Timanus participated in the March 3, 2014, episode of the Jeopardy! Battle of the Decades tournament. While he had the most money going into Final Jeopardy! round in which every contestant answered incorrectly, Timanus lost by a margin of $200, finishing in second place behind Rachael Schwartz. As with his Ultimate Tournament of Champions appearance, Timanus was given Braille cards, a computer keyboard, and an audible buzz-in indicator.

==Who Wants to Be a Millionaire==
In 2000, Timanus acted as a lifeline on Who Wants to Be a Millionaire. On November 26, 2004, he appeared again on Millionaire, this time as a contestant, and won $50,000 in prize money.
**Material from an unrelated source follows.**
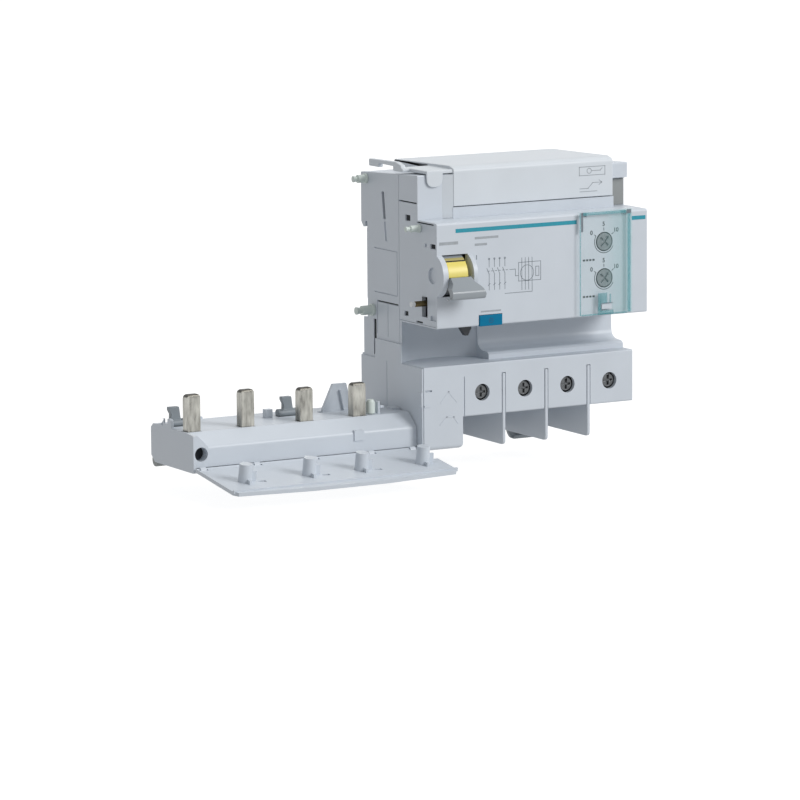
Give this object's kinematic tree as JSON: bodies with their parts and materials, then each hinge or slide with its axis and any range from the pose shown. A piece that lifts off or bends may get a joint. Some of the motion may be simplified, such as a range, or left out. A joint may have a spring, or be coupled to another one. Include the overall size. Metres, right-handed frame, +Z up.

When Timanus used the phone-a-friend lifeline, host Meredith Vieira would read the question and the four choices to the friend that Timanus chose to call and would also remind him how much time was remaining on the 30 seconds used for that lifeline.

==Sportswriting==
Timanus is a staff sportswriter for USA Today. His articles appear frequently in the publication. In addition to general reporting, Timanus is responsible for compiling the weekly USA Today Coaches' Poll. He also writes the preview section for college football games.

==Personal life==
Timanus met his wife, Kelli, through a Yahoo! Groups discussion group on game shows. They have a son named Evan.